How to use solutions journalism to report on responses to social problems. From finding the right interviewee to asking the right questions, the Solutions Journalism Network explains how to report on what is going right.

Why can’t we agree on what’s true any more? “It’s not about foreign trolls, filter bubbles or fake news. Technology encourages us to believe we can all have first-hand access to the ‘real’ facts – and now we can’t stop fighting about it,” writes William Davies.

How the dystos defeated the technos (by Jeff Jarvis). This paper explores the victory of technological dystopians over technologists in regulation, legislation, courts, media, business, and culture across the United States, Europe, and other nations in the latter years of what is now known as the Trump Time.

The Facebook Supreme Court will see you now. Facebook has been hard at work over the past year creating which it is now calling an “Oversight Board.” In an attempt to keep the board as independent as possible, Facebook says it will appoint two co-chairs, who will then be free to select whomever they wish to fill out the rest of the membership.

Source Hacking: Media Manipulation in Practice (Data&Society report). In this report, Joan Donovan and Brian Friedberg use case studies to illustrate four main techniques of source hacking: Viral Sloganeering (repackaging reactionary talking points for social media and press amplification); Leak Forgery (prompting a media spectacle by sharing forged documents); Evidence Collages (compiling information from multiple sources into a single, shareable document, usually as an image); Keyword Squatting (the strategic domination of keywords and sockpuppet accounts to misrepresent groups or individuals).

Deepfakes and Cheap Fakes (Data&Society report). Coining the term “cheap fakes,” Britt Paris and Joan Donovan demonstrate that the creation of successfully deceptive media has never necessarily required advanced processing technologies, such as today’s machine learning tools.

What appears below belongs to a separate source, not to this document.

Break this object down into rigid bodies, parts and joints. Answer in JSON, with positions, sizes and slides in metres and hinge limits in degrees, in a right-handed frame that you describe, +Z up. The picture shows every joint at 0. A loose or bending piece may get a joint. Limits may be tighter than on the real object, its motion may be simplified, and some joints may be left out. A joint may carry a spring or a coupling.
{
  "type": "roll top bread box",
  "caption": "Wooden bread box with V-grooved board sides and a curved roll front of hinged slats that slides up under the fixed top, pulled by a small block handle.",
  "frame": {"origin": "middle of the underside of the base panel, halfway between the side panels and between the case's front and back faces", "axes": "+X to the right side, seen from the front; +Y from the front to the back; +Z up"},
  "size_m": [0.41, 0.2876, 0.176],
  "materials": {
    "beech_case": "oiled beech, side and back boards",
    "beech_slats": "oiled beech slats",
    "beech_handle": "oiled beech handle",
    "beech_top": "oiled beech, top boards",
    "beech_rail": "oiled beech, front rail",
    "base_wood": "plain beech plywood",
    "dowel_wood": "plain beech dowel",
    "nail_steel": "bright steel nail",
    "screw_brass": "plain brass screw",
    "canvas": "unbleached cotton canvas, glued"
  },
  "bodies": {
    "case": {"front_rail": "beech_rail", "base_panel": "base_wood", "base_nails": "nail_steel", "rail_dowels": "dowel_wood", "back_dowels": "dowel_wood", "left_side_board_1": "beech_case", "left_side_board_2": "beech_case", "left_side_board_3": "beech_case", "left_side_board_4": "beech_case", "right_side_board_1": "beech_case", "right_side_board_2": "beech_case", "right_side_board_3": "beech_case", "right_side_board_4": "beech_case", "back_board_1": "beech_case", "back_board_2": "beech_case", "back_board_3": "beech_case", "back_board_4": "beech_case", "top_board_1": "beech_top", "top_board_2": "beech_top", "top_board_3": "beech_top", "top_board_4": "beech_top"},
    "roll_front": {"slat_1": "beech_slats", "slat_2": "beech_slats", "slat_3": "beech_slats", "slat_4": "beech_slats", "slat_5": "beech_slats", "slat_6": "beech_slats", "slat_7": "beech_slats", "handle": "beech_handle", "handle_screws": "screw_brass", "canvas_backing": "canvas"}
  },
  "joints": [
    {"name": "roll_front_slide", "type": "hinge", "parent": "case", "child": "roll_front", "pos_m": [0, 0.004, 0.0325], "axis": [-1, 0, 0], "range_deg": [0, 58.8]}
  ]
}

Why Instagram could be a major site for disinformation in the 2020 US election. The visual nature of content makes it easier to stoke discord by speaking to audiences’ beliefs through memes. This content is easy to produce but more difficult to factcheck than articles from dubious sites.

Data journalism solves big problems, but it’s an organizational mess. A new tool from the AP aims to fix that. Last week, the AP unveiled AP Datakit, a free and open source tool built to make it easier for newsrooms and journalists to collaborate on data journalism.

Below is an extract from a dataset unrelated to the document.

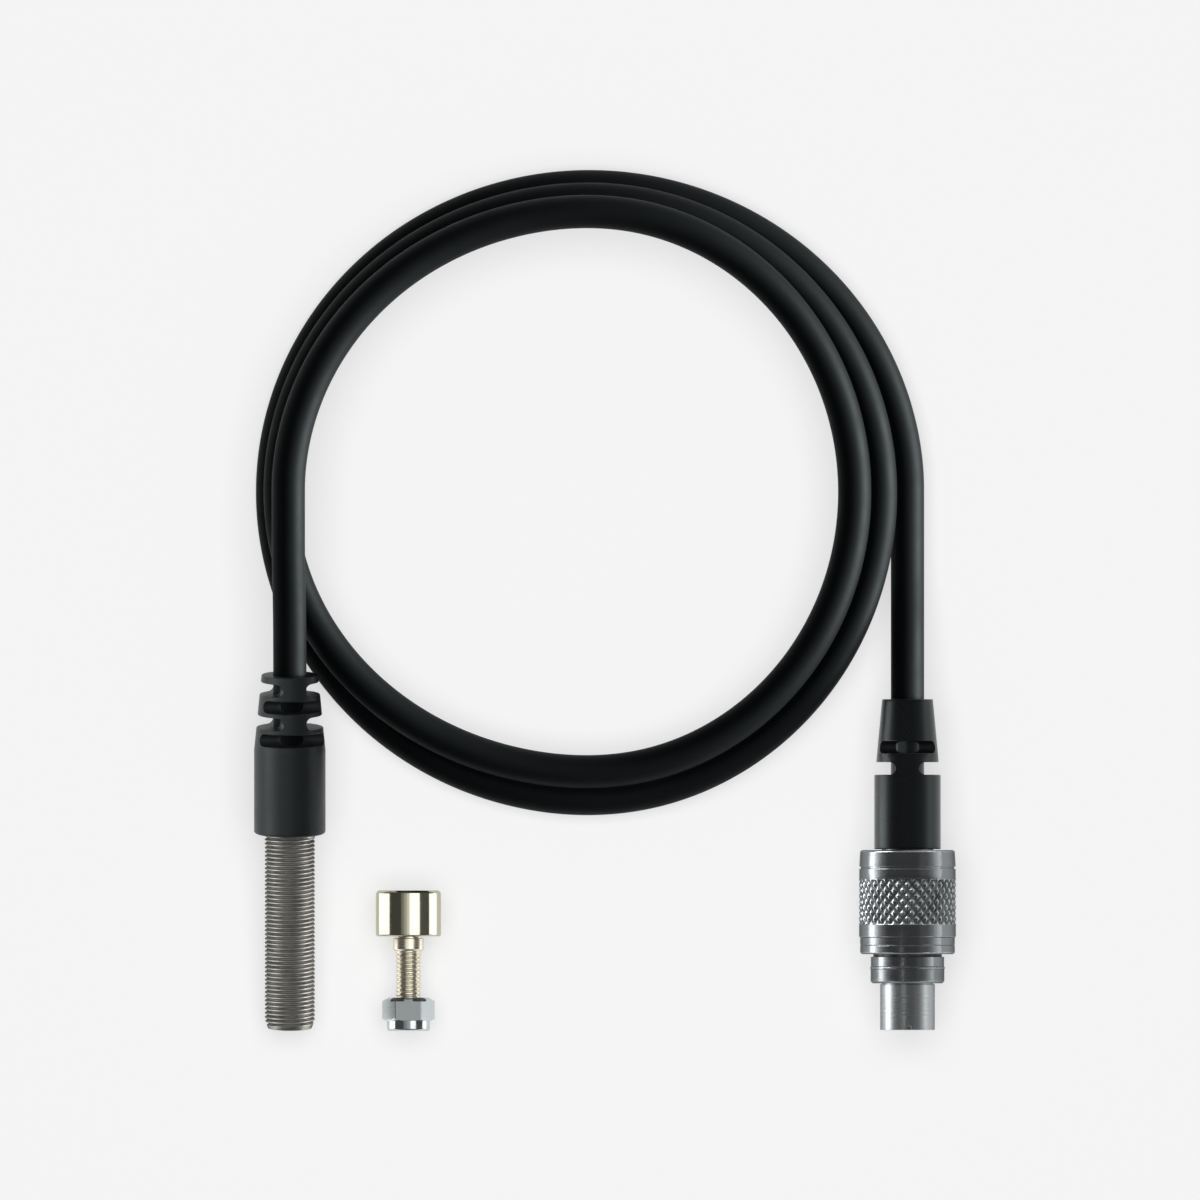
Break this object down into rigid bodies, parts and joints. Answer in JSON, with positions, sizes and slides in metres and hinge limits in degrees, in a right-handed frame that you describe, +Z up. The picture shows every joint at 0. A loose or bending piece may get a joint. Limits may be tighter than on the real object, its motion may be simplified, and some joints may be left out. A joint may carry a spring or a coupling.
{
  "type": "threaded magnetic pickup with lead",
  "caption": "Threaded magnetic pickup on a coiled lead that ends in a round plug with a knurled coupling ring, with a small magnet on a threaded stud and lock nut.",
  "frame": {"origin": "on the surface under the middle of the box round the pickup and the magnet, without the lead and plug", "axes": "+Z up from the surface, +Y from the pickup's tip towards the coil, +X from the pickup towards the plug"},
  "size_m": [0.0842, 0.1033, 0.0129],
  "materials": {
    "barrel_nickel": "nickel-plated turned thread",
    "sensing_plastic": "moulded, matt",
    "chip_epoxy": "moulded epoxy",
    "lead_tin": "tinned",
    "board_laminate": "solder mask over glass laminate",
    "component_body": "fired ceramic and resin",
    "potting_epoxy": "cast resin",
    "boot_black": "moulded, fine matt grain",
    "cable_jacket": "extruded, satin",
    "ferrule_brass": "crimped",
    "core_red": "extruded",
    "core_black": "extruded",
    "core_white": "extruded",
    "core_moulding": "moulded, natural",
    "plug_nickel": "nickel-plated, turned",
    "insert_black": "moulded",
    "pin_gold": "gold-plated",
    "seal_rubber": "moulded",
    "spring_steel": "oiled spring steel",
    "cup_nickel": "polished nickel",
    "magnet_face": "ground, nickel-plated",
    "stud_nickel": "nickel over brass, rolled thread",
    "nut_zinc": "zinc-plated, blue passivated",
    "nut_nylon": "moulded, natural"
  },
  "bodies": {
    "root": {"threaded_barrel": "barrel_nickel", "sensing_face": "sensing_plastic", "hall_sensor_chip": "chip_epoxy", "chip_leads": "lead_tin", "sensor_board": "board_laminate", "board_components": "component_body", "potting_resin": "potting_epoxy", "sensor_boot": "boot_black", "sensor_ferrule": "ferrule_brass", "sensor_wire_supply": "core_red", "sensor_wire_ground": "core_black", "sensor_wire_signal": "core_white", "cable_tail_sensor": "cable_jacket", "cable_lead_sensor": "cable_jacket", "cable_coil": "cable_jacket", "cable_lead_plug": "cable_jacket", "cable_tail_plug": "cable_jacket", "plug_boot": "boot_black", "plug_ferrule": "ferrule_brass", "plug_wire_supply": "core_red", "plug_wire_ground": "core_black", "plug_wire_signal": "core_white", "plug_core": "core_moulding", "plug_shell": "plug_nickel", "contact_insert": "insert_black", "contact_pins": "pin_gold", "spigot_seal": "seal_rubber"},
    "coupling_ring": {"coupling_ring": "plug_nickel", "ring_circlip": "spring_steel"},
    "magnet_target": {"magnet_cup": "cup_nickel", "magnet_disc": "magnet_face", "magnet_stud": "stud_nickel"},
    "nut_carrier": {"nut_insert": "nut_nylon"},
    "lock_nut": {"lock_nut": "nut_zinc"}
  },
  "joints": [
    {"name": "ring_turn", "type": "hinge", "parent": "root", "child": "coupling_ring", "pos_m": [0.0672, 0.0001, 0.00582], "axis": [0, -1, 0], "continuous": true},
    {"name": "magnet_lift", "type": "slide", "parent": "root", "child": "magnet_target", "axis": [0, 0, 1], "range_m": [0, 0.05]},
    {"name": "nut_travel", "type": "slide", "parent": "magnet_target", "child": "nut_carrier", "axis": [0, 1, 0], "range_m": [-0.0035, 0.005]},
    {"name": "nut_turn", "type": "hinge", "parent": "nut_carrier", "child": "lock_nut", "pos_m": [0.00731, -0.01761, 0.0039], "axis": [0, 1, 0], "range_deg": [-2525, 3605]}
  ],
  "couplings": [
    {"joint": "nut_turn", "follows": "nut_travel", "rad_per_m": 12566}
  ]
}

After a $2.6M crowdfunding campaign, The Correspondent will have just one full-time journalist in the United States. The Correspondent is hiring a total of five full-time journalists.

7 key takeaways on information disorder from #ONA19. From deepfakes and bots to forensic tools and networked factions, here are some of the top lessons in all things disinformation from the 20th Online News Assocation annual conference in New Orleans.

The International Journalism Festival #ijf19 On-Demand

Every week, one recommendation from the extensive programme of the last edition of the International Journalism Festival.

Today we are inviting you to watch “News orgs that are doing it differently“. Whether it is their ownership structure, business model or editorial focus, more and more news organizations are moving away from the well-worn paths of the past. This panel will feature three news organizations that do things a little differently: two new and one old. How they approach their mission a bit differently, and what we as an industry can learn from them.